☆ 「電流と電圧の違い」の資料 ☆

 

☆電流と電圧,一字違いで大違い

  電流 電圧
電気を水に例えると・・・ 流れる水の量 流れる水の高さ
電気を車の流れに例えると・・・ 通る車の台数 通る車の速さ
本来の意味 電気の流れる量そのもの 電流を流そうとする働き
単位 A(アンペア) V(ボルト)
回路の中ではかる地点 1点で測る 2点で測る
計測器のつなぎ方 回路を切ってつなぐ
(回路に割り込むかたち)
(直列につなぐ)
回路を切らないでつなぐ
(回路にそえるかたち)
(並列につなぐ)

 

 

 「電流」は,流れる量そのものなのでわかりやすいのですが,「電圧」の理解はたいへんです。

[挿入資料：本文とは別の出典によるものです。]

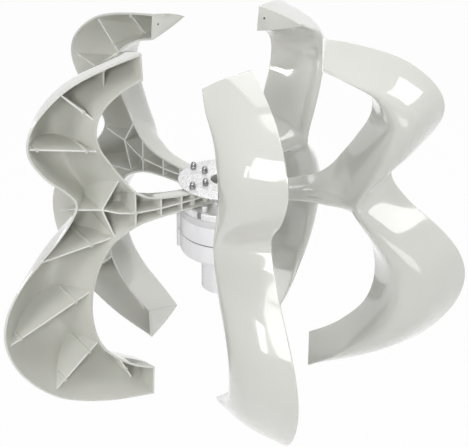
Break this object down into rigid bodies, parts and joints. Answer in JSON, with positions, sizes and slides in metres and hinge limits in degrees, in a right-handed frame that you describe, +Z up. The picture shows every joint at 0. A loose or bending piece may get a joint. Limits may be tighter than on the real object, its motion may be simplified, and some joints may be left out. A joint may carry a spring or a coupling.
{
  "type": "vertical axis turbine",
  "caption": "Small vertical axis wind turbine: scoop-shaped double-lobed blades on a clamped hub, driving a cylindrical generator with a clamping socket for a pole.",
  "frame": {"origin": "centre of the pole socket's open lower mouth, on the rotor axis", "axes": "+Z up along the rotor axis, from the pole socket to the hub; the blades' positions around it are at rest as given by the source's first blade angle"},
  "size_m": [0.5295, 0.5494, 0.431],
  "materials": {
    "blade_plastic": "glossy moulded nylon, warm light grey, satin on the ribbed side",
    "white_paint": "smooth white gloss paint",
    "cover_grey": "satin light grey",
    "cast_aluminium": "speckled as-cast silver",
    "plated_steel": "bright plated",
    "shaft_steel": "ground",
    "magnet_grey": "dark nickel-plated magnet",
    "lamination": "dark stacked sheet steel",
    "copper": "enamelled copper wire",
    "rubber": "black moulded"
  },
  "bodies": {
    "stator": {"lower_bearing_outer_race": "shaft_steel", "upper_bearing_outer_race": "shaft_steel", "stator_core": "lamination", "stator_winding": "copper", "casing_lower": "white_paint", "casing_upper": "white_paint", "casing_cover": "cover_grey", "pole_socket": "white_paint", "shaft_seal": "rubber", "cable_grommet": "rubber", "clamp_screw_1": "plated_steel", "clamp_screw_2": "plated_steel", "casing_screw_1": "plated_steel", "casing_screw_2": "plated_steel", "casing_screw_3": "plated_steel"},
    "rotor": {"blade_1": "blade_plastic", "blade_2": "blade_plastic", "blade_3": "blade_plastic", "blade_4": "blade_plastic", "blade_5": "blade_plastic", "hub_top_plate": "plated_steel", "hub_flange": "cast_aluminium", "blade_bolt_1": "plated_steel", "dome_nut_1": "plated_steel", "blade_bolt_2": "plated_steel", "dome_nut_2": "plated_steel", "blade_bolt_3": "plated_steel", "dome_nut_3": "plated_steel", "blade_bolt_4": "plated_steel", "dome_nut_4": "plated_steel", "blade_bolt_5": "plated_steel", "dome_nut_5": "plated_steel", "blade_bolt_6": "plated_steel", "dome_nut_6": "plated_steel", "blade_bolt_7": "plated_steel", "dome_nut_7": "plated_steel", "blade_bolt_8": "plated_steel", "dome_nut_8": "plated_steel", "blade_bolt_9": "plated_steel", "dome_nut_9": "plated_steel", "blade_bolt_10": "plated_steel", "dome_nut_10": "plated_steel", "shaft": "shaft_steel", "shaft_key": "shaft_steel", "shaft_washer": "plated_steel", "shaft_nut": "plated_steel", "rotor_core": "lamination", "magnet_1": "magnet_grey", "magnet_2": "magnet_grey", "magnet_3": "magnet_grey", "magnet_4": "magnet_grey", "magnet_5": "magnet_grey", "magnet_6": "magnet_grey", "magnet_7": "magnet_grey", "magnet_8": "magnet_grey", "lower_bearing_inner_race": "shaft_steel", "lower_bearing_balls": "shaft_steel", "upper_bearing_inner_race": "shaft_steel", "upper_bearing_balls": "shaft_steel"}
  },
  "joints": [
    {"name": "rotor_spin", "type": "hinge", "parent": "stator", "child": "rotor", "pos_m": [0, 0, 0.1], "axis": [0, 0, 1], "continuous": true}
  ]
}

参考書などでは,「水流モデル」がよく使われます。やはり,電気のように,なかなか目に見えないものは,

「例え話」を使うと,理解が少し進むことがあります。

 本来,電気は,電子の動きによるものですから,一番近い例えは,上から2段目の「車」かも知れません。

電子を車に例えると,
 
 ・電流 : 単位時間に測定場所を通過する「車の台数」 

        ( 電子で言えば電子の個数 )
        ( 1A = 約6×1018個の電子が1秒間に通過する電流)


 ・電圧 : 電子の位置エネルギー(ポテンシャル)→位置エネルギーから得られる「車の速度」

        ( 電子は電圧がかかっている場所(電場)で加速される )

 

☆単1乾電池と単3乾電池は電圧が同じなのに値段がちがう 

 電圧の問題は,日常生活に及びます。本来,電池の電圧は,両極に使われている材料の種類によって決まります。
ですから,構造が同じ単1乾電池も単3乾電池も電圧は1.5Vです。しかし,同じ電圧の乾電池でも,値段や用途が違います。

 電気が「電圧だけで語れる」のなら,電池はよりコンパクトな単3や単4,単5が便利で,単1乾電池など売れるはずがありません。

 しかし,単1乾電池も需要はたくさんあります。実は,単1乾電池と単3乾電池の違いは,流せる「電流」にあります。

 単1は単3より,一度に出せる電流が大きいわけです。

 たくさんの電流が必要なもの(例えばラジコンカーなど)は単3より単1のほうが良い走りをします。
 懐中電灯で単1乾電池を使うものが多いのは,単1が一番長持ちするからです。(体積的にも一番大きい電池が一番長持ちします。)

 

 

 

☆100 Vで感電死,10000 Vで肩こり治療

 

 家庭用コンセントは100 Vです。このコンセントの電気による死亡事故は多数あります。

 しかし,「電子針」などと呼ばれている肩こり治療に使われる電圧は,圧電素子によるものであり,約10000 Vくらいです。

 (電子ライターやガスコンロに使われる火花も同様,圧電素子による火花です。)

 電圧が100倍も違うのに,100分の1小さいのコンセントの方が危険なのはなぜでしょうか。

 これは,圧電素子からでる火花は,電圧は高いのですが,流れる電流は大変小さいからなのです。

 一方,圧電素子の電流は[μA] レベルです。

 

 人間が感電死するのは,50 mA流れたときと言われます。

 電圧が高く,体内に電流が流れても,電流値が低くければ,事故にならずにすむことがあります。

 

 人間のからだの電気抵抗は,約10万 Ω(右手の先から左手の先)としますと,
 オームの法則から,致死電圧 = 10万 Ω × 50 mA = 5000 Vということになります。

 (ただし,50 mA流すことができる電源の場合)


 しかし,水仕事をしたり,汗をかいた状態など,抵抗値が小さい場合は,5000V以下でも危険な場合がたくさんあります。

 コンセントは,100 Vですが,使い方によってはたいへん危険なものなのです。

 電圧と電流の正しい理解が日常生活のいろいろな場面で必要になってきます。